However, Mr. Ekanem did file a notice of appeal on three grounds on 4/3/05.

From the three grounds of appeal learned Counsel in the appellants’ brief of argument, distilled the following three issues for determination by the Court:

“3.01 Whether or not it is right for the complainant in a criminal case to initiate and maintain an appeal against the decision of the trial Court upholding a no case submission raised by Counsel for the Accused without a fiat sought and obtained from the Attorney-General of the State.

3.02 Whether the State Counsel acting for the learned Attorney-General of the State was right in taking over the appeal initiated by a private Legal practitioner about the ………the learned Attorney-General of the State.

3.03 Whether or not the lower Court was right in raising issues suo motu and relying on same to give his decision in the matter without Galling on the parties to address it.”

The Respondent in the brief of argument filed 26/3/07 adopted the three issues formulated in the appellants’ brief.
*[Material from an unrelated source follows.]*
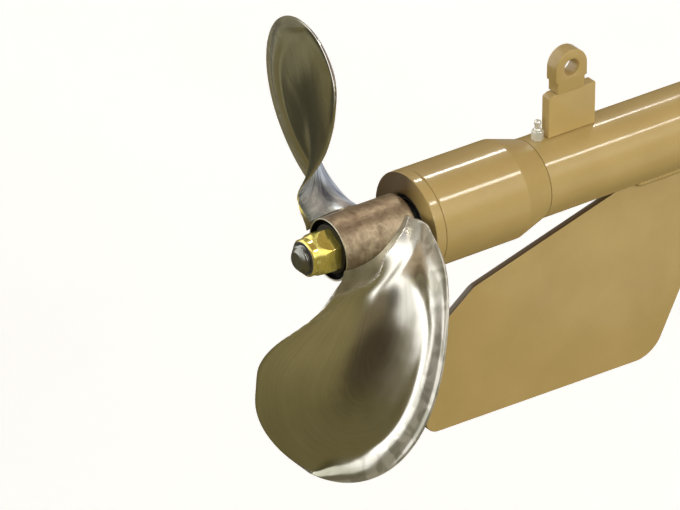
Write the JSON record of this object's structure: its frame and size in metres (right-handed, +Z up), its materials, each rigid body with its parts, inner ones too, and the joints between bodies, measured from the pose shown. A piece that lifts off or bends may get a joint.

Arguing issue one in his brief learned Counsel for the appellant quoted S. 211 (1) of the 1999 Constitution and said that the power of the Attorney-General is limited by sub-section 2 of the said section. He stated that the learned Counsel who held watching brief at the trial did not seek and/or obtained the fiat of the Attorney-General which he said is a sine qua non for any action not specifically initiated by the Attorney-General or officers of his department. He relied on COMMISSIONER OF POLICE vs. EMWAKAYI (2004) ALL FWLR (PT. 211) 1522 AT 1531 RATIO 10. Learned Counsel argued that the notice of appeal could not be taken over by State Counsel. He urged the Court to resolve the issue in favour of the appellant.

In issue 2 learned Counsel said the notice of appeal filed by a private legal practitioner without the fiat of the Attorney-General was void ab initio. He referred to THE BLACK’S LAW DICTIONARY 6TH EDITION p.1573 for the definition of the word void and contended that the appeal does not exist in law and so cannot be taken over by the Attorney-General. He relied on ZANGA V. GOVERNMENT OF KANO STATE (1986) 2 NWLR (PT. 22) 402 AT 410 and urged the Court not to enthrone illegality. He said that the exercise of the power of the Attorney-General in Section 211 (1) of the Constitution is subject to the stricture in sub-section 3 of the said Section. He urged the Court to resolve issue 2 in favour of the appellants.

In issue 3 learned Counsel said the learned trial Judge erred by referring to, and relying on sections 45(2) and 454(3) of the Criminal Procedure Law Cap 39 Laws of Akwa Ibom State in his decision without inviting the parties to address him on the said sections. He relied on ONWUNARI LONG JOHN VS. CHIEF CRAWFORD N. BLAKK & ORS. (1998) 5 SCNJ P. 68 and KOTOYE V. CBN (1989) 1 NWLR (PT. 98) 419. He urged the Court to resolve the issue in the negative. He urged the Court to allow the appeal and set aside the ruling of the lower Court.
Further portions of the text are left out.